(Reuters) – Oil dropped by more than 1% on Monday after weaker than expected Chinese economic growth fuelled concern over demand in the world’s second-biggest oil consumer while a partial restart of halted Libyan output also pressured.
China’s gross domestic product (GDP) grew 6.3% year on year in the second quarter, compared with analyst forecasts of 7.3%, with its post-pandemic recovery faltering rapidly owing to weakening demand at home and abroad.
“The GDP came in below expectations, so will do little to ease concerns over the Chinese economy,” said Warren Patterson, ING’s head of commodities research.
Brent crude fell $1.32, or 1.7%, to $78.55 a barrel by 0842 GMT and U.S. West Texas Intermediate crude dropped by $1.22, or 1.6%, to $74.20 on a second straight day of losses for both contracts.

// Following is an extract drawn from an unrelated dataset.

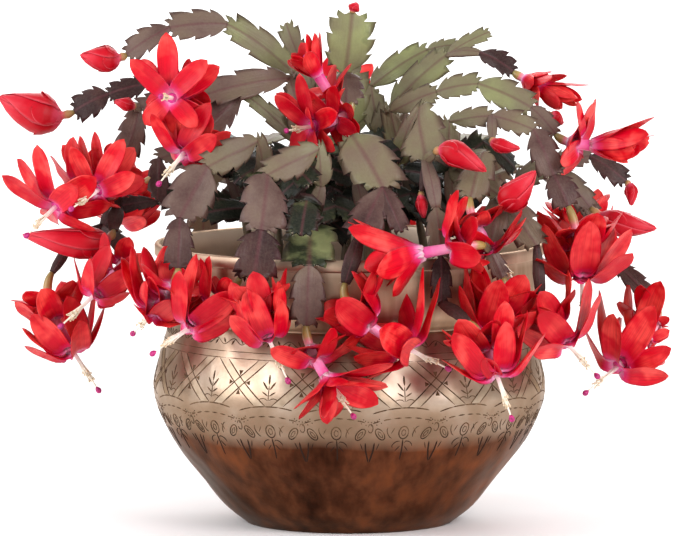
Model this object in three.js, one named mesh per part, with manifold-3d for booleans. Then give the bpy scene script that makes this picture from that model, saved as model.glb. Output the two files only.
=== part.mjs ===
// A christmas cactus (Schlumbergera) in bloom, in an engraved brass bowl. Millimetres, +Z up.
// The origin is the centre of the bowl's flat base, and -Y is the side that the plant shows best.
import * as THREE from "three";
import { mergeVertices } from "three/addons/utils/BufferGeometryUtils.js";
import Module from "manifold-3d";

const { Vector3 } = THREE;
const wasm = await Module();
wasm.setup();

// Bowl: sheet brass, raised to a wide belly with a waist, a straight collar and a turned-out lip.
const BASE_RADIUS = 74;
const BELLY_RADIUS = 140;
const BELLY_HEIGHT = 96;
const WAIST_RADIUS = 125.5;
const WAIST_HEIGHT = 147;
const COLLAR_RADIUS = 136.5;
const LIP_RADIUS = 139;
const LIP_DROP = 9;
const POT_HEIGHT = 200;
const SHEET = 3;
const POT_SIDES = 30;

// Soil: fills the bowl, with a plain hole for each stem.
const SOIL_HEIGHT = 172;
const HOLE_DEPTH = 13;
const CLEARANCE = 0.3;

// Stems: a woody foot, then flat jointed segments with three pairs of teeth.
const FOOT_RADIUS = 4.4;
const FOOT_RISE = 14;
const RIB_THICKNESS = 2.6;
const STALK_WIDTH = 12;
const SEGMENT_BOW = 0.07;

// Flowers: an ovary, a tube, petals, and a style that stands out of the mouth.
const OVARY_RADIUS = 3.2;
const TUBE_RADIUS = 4.6;
const PETAL_THICKNESS = 1.1;
const STYLE_LENGTH = 29;
const TWIN_SPACING = 7;
const FLOWER_SIDES = 5;
const BUD_SIDES = 8;

// Half outline of a segment, base to tip: [share of its length, share of its half width].
const TOOTHED_RIM = [
  [0, 0.22],
  [0.12, 0.6],
  [0.29, 0.94],
  [0.35, 0.74],
  [0.58, 1],
  [0.64, 0.78],
  [0.96, 0.76],
];
const STALK_RIM = [
  [0, 0.6],
  [0.5, 1],
];
const RIB_STEPS = [0, 0.5];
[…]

“China data was always looked forward to with a degree of hope; well, for bulls anyway,” John Evans of oil broker PVM said in a report. “However, the contemporary economic backdrop for Asia’s driver seems to now be wheeled out for the bears.”
Both benchmarks had notched three weeks of gains and touched their highest since April last week, finding support from OPEC+ output curbs and unplanned outages in Libya and Nigeria.
Oil also came under pressure on Monday from the resumption of output at two of the three Libyan fields that were shut last week. Output had been halted by a protest against the abduction of a former finance minister.
In another sign of tighter supplies, Russian oil exports from western ports are set to fall by 100,000-200,000 bpd next month, a sign that Moscow is making good on a pledge for supply cuts in tandem with Saudi Arabia, two sources said on Friday.